After profiting for months from Beale's rants, the network executives are now realizing that the monster they have created is destroying the laboratory, Frankenstein-style. Beale has called for the viewers to demand the White House to stop the network and the conglomerate from being sold to a Saudi Arabian organization. In response, Jensen brings Beale to his boardroom, where he makes a booming speech about how Beale has sent the company into ruin by stopping a deal necessary to save it from debt overload. 

First off…this speech is prescient. Jensen's declaration that the world is a business feels like something that belonged in the bailout debate. Jensen shows Beale how the global economy is the true lifeblood of modern society, using words like "subatomic" and "galactic" to emphasize how far that system's influence reaches. Replace IBM, AT&T, and Exxon with Apple, Citigroup, and BP, and this speech is ready for the age of Obama. 

But the power of Jensen's words isn't just expressed through Ned Beatty's acting or Chayefsky's word choice. It's also expressed through Sidney Lumet's direction. When Beale is first brought in to the boardroom that Jensen calls "Valhalla," we get wide shots of the luxurious room that embodies the power that Beale has fought so hard against. Then Jensen dims the lights and begins his speech. As he roars at Beale, the camera jumps between a close-up of the shocked, dimly-lit face of Beale and the bright, enraged visage of Jensen, who is framed from Beale's perspective. Jensen is at the far end of the room, the lamps accentuating the distance between the two men and making the chairman seem powerful and unreachable. 

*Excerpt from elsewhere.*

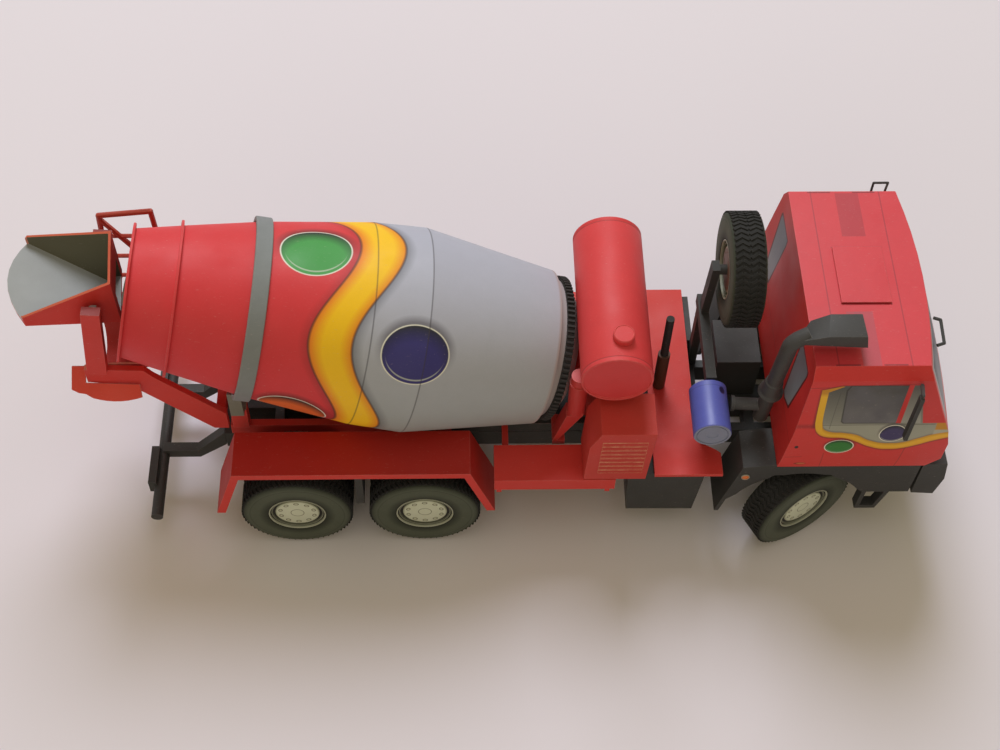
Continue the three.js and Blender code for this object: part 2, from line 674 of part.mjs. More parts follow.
// ---------- spare wheel and its carrier ----------
{
  const spare = wheelGeometry(false);
  // the height axis runs from the rear face forwards
  spare.rotateY(Math.PI / 2);
  const wheel = add('spare_wheel', spare, paint(TYRE, 0.85));
  wheel.position.set(SPARE_X, SPARE_Y, SPARE_Z);
  const beam = box(129.6, 132.8, -15.5, 17, 57.5, 61.5);
  const legs = box(129.9, 132.5, 12, 15.5, CHASSIS_TOP + GAP, 59);
  const legNear = box(129.9, 132.5, -15.5, -12, CHASSIS_TOP + GAP, 59);
  const arm = slabX([[10, 58], [14, 58], [SPARE_Y + 2, 88], [SPARE_Y - 2, 88]], 130.2, 132.6);
  const pin = rod([131, SPARE_Y, SPARE_Z], [SPARE_X + 4, SPARE_Y, SPARE_Z], STUB_RADIUS, 16);
  add('spare_carrier', join(beam, legs, legNear, arm, pin), paint(BLACK, 0.8));
}
add('engine_box', box(136.4, 150.8, 0, 17, CHASSIS_TOP + GAP, 47), paint(BLACK, 0.8));

// ---------- air filter and intake ----------
const FILTER = { x: 130.6, y0: -33, y1: -15.9, z: 55.6, radius: 5.9 };
{
  const from = [FILTER.x, FILTER.y0, FILTER.z];
  const to = [FILTER.x, FILTER.y1, FILTER.z];
  const foot = box(129.4, 131.8, -24, -17, PLATFORM_Z + GAP, FILTER.z - 4);
  add('air_filter', join(rod(from, to, FILTER.radius, 32), foot), paint(BLUE, 0.5));
}
{
  const pipeStart = [FILTER.x + FILTER.radius + 0.8, -21.8, FILTER.z + 1];
  const pipe = rod(pipeStart, [147.6, -22.6, 56.8], 2, 14);
  const stack = rod([147.4, -22.2, 50], [148.4, -27.6, 96], 2.4, 18);
  const collar = rod([147.75, -24.2, 67], [147.9, -25, 73.5], 3.5, 18, 2.9);
  const elbow = rod([148.4, -27.6, 95.4], [155, -26, 100.6], 2.4, 18);
  const ball = new THREE.SphereGeometry(2.45, 12, 8).translate(148.4, -27.6, 95.8);
  const top = box(156.5, 170.3, -30, -21.7, 98, 103.5);
  const ramp = slabY([[149.2, 97.4], [157, 98], [157, 103.5], [149.2, 99.4]], -29, -22);
  const horn = join(top, ramp);
  add('air_intake', join(pipe, stack, collar, elbow, ball, horn), paint(BLACK, 0.7));
}

// ---------- cab ----------
function cabRing(z, half, rear, corner, bulge, inset = 0) {
  const ring = [[rear + inset, -half + inset, z], [corner - inset, -half + inset, z]];
  const steps = 8;
  for (let i = 1; i < steps; i += 1) {
    const share = -1 + (2 * i) / steps;
    ring.push([corner - inset + bulge * (1 - share * share), share * (half - inset), z]);
  }
  ring.push([corner - inset, half - inset, z], [rear + inset, half - inset, z]);
  return ring;
}
const cabLevels = [
  [CAB_BOTTOM, CAB_HALF - 0.6, 151.6, 198, 1.5],
  [50.5, CAB_HALF, 152, 201.8, 1.6],
  [59, CAB_HALF, 152.7, 201.9, 1.8],
  [BELT_Z, CAB_HALF, 153.3, 200.2, 2.2],
  [89, 35.6, 155.3, 191, 2.8],
  [ROOF_Z, 33, 155.7, 189.4, 3],
];
{
  const outer = loft(cabLevels.map((level) => cabRing(...level)));
  const inner = loft(cabLevels.map(([z, ...rest], i) => {
    const drop = i === cabLevels.length - 1 ? -CARD : 0;
    const lift = i === 0 ? -1 : 0;
    return cabRing(z + drop + lift, ...rest, CARD);
  }));
  add('cab_shell', cut(outer, inner), paint(RED, 0.5));
  add('roof_hatch', box(166.2, 181.4, -10.6, 10.6, ROOF_Z + GAP, ROOF_Z + GAP + 0.4), paint(RED, 0.5));
}

// ---------- front mudguards, steps and bumper ----------
const ARCH_RADIUS = 22;
for (const [sideName, side] of SIDES) {
  const outline = [
    [135.6, 16.6], [136.5, 21], [141.4, 43.6], [149, CAB_BOTTOM - GAP], [197.4, CAB_BOTTOM - GAP],
    [197, 28], [182, 28], [170, 39], [152, 39], [138.6, 24], [137, 16.6],
  ];
  const [y0, y1] = span(side, 24, 37.8);
  const arch = rod([FRONT_AXLE_X, -50, WHEEL_RADIUS], [FRONT_AXLE_X, 50, WHEEL_RADIUS], ARCH_RADIUS, 48);
  const guard = cut(slabY(outline, y0, y1), arch);
  const [c0, c1] = span(side, CHASSIS_HALF + GAP, 24.5);
  const carriers = box(186, 195, c0, c1, 30, 38);
  const [s0, s1] = span(side, 34, 37.6);
  const step = slabY(
    [[182.2, 28.5], [181.6, 17], [188.4, 17], [191.2, 28.5], [189.6, 28.5], [187.4, 18.6],
      [183.1, 18.6], [183.6, 28.5]],
    s0,
    s1,
  );
  add(`front_wing_${sideName}`, join(guard, carriers, step), paint(BLACK, 0.7));
}
{
  const outline = [
    [198, 27.3], [205.3, 26.6], [NOSE_X, 36], [205.6, CAB_BOTTOM - GAP], [198, CAB_BOTTOM - GAP],
  ];
  const carriers = box(CHASSIS_FRONT + GAP, 198.5, -12, 12, 21, 30);
  add('bumper', join(slabY(outline, -37.8, 37.8), carriers), paint(BLACK, 0.7));
}
for (const [sideName, side] of SIDES) {
  const y = side * 42.6;
  const near = side < 0;
  const path = near
    ? [[187.4, -36.4, 88], [185.6, y, 92], [185.6, y, 86]]
    : [[187.4, 36.5, 86.5], [188.8, 39.2, 90], [185.6, y, 86], [185.6, y, 76]];
  const arm = tube(path, near ? 0.6 : 0.4, 6);
  const plate = box(185, 186.2, y - 2.2, y + 2.2, near ? 69 : 57, near ? 91 : 79);
  add(`mirror_${sideName}`, join(arm, plate), paint(BLACK, 0.5));
}

// a small bracket that stands out over the windscreen
{
  const z = 85;
  const ends = [[195.9, -10, z], [198, -10.8, z], [197.6, -19.4, z], [195.3, -20.2, z]];
  add('screen_bracket', tube(ends, 0.5, 6), paint(BLACK, 0.5));
}

export default truck;
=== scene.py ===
# %% [markdown]
# # A card model of a concrete mixer truck
# The object is a paper model at 1:32. Sheets of printed card were cut, scored,
# folded and rolled, and then glued to each other.
# The sizes and the joints come from a packed CAD model, which is called the frame.
# Each piece here either dresses a CAD piece with a finish, or takes its place with
# finer folds, and then it rides on the same body, so that it moves when a joint turns.

# %% Load the frame and keep its box
import json
import math
import bmesh
import bpy
from mathutils import Matrix, Vector

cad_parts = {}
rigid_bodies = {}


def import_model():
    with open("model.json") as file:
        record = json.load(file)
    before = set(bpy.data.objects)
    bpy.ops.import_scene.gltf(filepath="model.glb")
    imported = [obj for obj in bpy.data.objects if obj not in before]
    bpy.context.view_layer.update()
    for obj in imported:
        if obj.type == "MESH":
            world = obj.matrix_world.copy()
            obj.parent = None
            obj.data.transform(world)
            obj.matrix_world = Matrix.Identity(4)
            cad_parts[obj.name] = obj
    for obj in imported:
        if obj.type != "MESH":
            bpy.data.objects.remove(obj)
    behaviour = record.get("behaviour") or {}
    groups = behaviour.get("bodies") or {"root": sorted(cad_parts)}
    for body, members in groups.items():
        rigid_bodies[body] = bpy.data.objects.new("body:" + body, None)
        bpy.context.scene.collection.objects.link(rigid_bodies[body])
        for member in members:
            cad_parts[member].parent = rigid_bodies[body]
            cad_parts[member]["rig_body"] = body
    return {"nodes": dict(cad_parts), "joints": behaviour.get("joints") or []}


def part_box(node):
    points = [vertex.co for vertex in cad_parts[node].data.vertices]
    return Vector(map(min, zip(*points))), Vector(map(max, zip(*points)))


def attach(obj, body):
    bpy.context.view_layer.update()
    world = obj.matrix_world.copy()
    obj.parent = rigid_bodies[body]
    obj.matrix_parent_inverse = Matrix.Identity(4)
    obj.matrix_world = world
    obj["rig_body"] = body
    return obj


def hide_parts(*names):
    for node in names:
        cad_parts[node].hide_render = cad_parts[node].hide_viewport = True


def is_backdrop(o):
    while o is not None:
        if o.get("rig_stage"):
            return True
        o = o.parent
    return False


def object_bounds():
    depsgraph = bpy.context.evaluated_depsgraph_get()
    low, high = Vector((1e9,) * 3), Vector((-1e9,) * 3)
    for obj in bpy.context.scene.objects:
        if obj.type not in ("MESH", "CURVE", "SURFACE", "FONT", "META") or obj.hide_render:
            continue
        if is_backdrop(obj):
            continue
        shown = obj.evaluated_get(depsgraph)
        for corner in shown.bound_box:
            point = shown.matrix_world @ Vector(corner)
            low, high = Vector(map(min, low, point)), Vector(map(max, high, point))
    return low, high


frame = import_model()
cad_low, cad_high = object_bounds()
MM = 0.001
joints = {joint["name"]: joint for joint in frame["joints"]}

# %% [markdown]
# ## Where things are
# A maker measures from one edge. Here lengths are in millimetres, x runs forwards
# from the rearmost axle and z up from the ground. The rearmost axle's own joint says
# where that is in the frame, so nothing has to be fitted by eye.

# %% Points in millimetres from the rearmost axle
REAR_AXLE = Vector(joints["wheel_rear_right_roll"]["pos_m"])
SHIFT = REAR_AXLE.x / MM


def at(x, y, z):
    """A point in metres in the frame, from millimetres ahead of the rearmost axle."""
    return Vector(((x + SHIFT) * MM, y * MM, z * MM))


drum_joint = joints["drum_turn"]
DRUM_START = Vector(drum_joint["pos_m"])
DRUM_ALONG = Vector(drum_joint["axis"]).normalized()
DRUM_UP = Vector((-DRUM_ALONG.z, 0, DRUM_ALONG.x))
lean_degrees = math.degrees(math.asin(-DRUM_ALONG.z))
print("rearmost axle at", round(SHIFT, 2), "mm; the drum leans", round(lean_degrees, 1), "degrees")

# %% [markdown]
# ## The camera
# It looks down at the truck's right side from behind its middle, with a normal lens.
# The camera comes first, because it decides how fine each detail has to be.

# %% Set the camera
camera = bpy.data.objects.new("camera", bpy.data.cameras.new("camera"))
bpy.context.scene.collection.objects.link(camera)
camera.data.lens = 57.0
camera.data.sensor_width = 36.0
look_down, swing, lean = math.radians(56.15), math.radians(-2.83), math.radians(1.97)
CAMERA_PLACE = (-0.01139, -0.28781, 0.47020)
turn = Matrix.Rotation(swing, 4, "Z") @ Matrix.Rotation(math.pi / 2 - look_down, 4, "X")
camera.matrix_world = Matrix.Translation(CAMERA_PLACE) @ turn @ Matrix.Rotation(lean, 4, "Z")
camera.data.clip_start, camera.data.clip_end = 0.01, 20
bpy.context.scene.camera = camera
print("camera at", [round(c, 3) for c in camera.location])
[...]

As Jensen tones down his rhetoric, going from bad cop to good cop, the camera zooms in closer on him, making him seem less threatening. Finally, Jensen moves out of the bright spotlight and walks back to Beale, his voice as quiet as possible without whispering. His face is shrouded in darkness, barely visible, as he asks Beale to turn away from populism and "preach his evangel." In response, Beale proclaims that he has "seen the face of God," and suddenly the aim of this entire scene has been revealed. If the boardroom is Valhalla, then Jensen is Odin, exploiting Beale's deluded state of mind to push him in a direction that will lead to his unexpected demise. The camera framing and lighting choices put us right in Beale's position. We see Jensen as he sees him, and he becomes just as vast and immane as the economy he describes. 

And even if Jensen isn't really a god, he definitely embodies the phrase that has become synonymous with Wall Street: "too big to fail."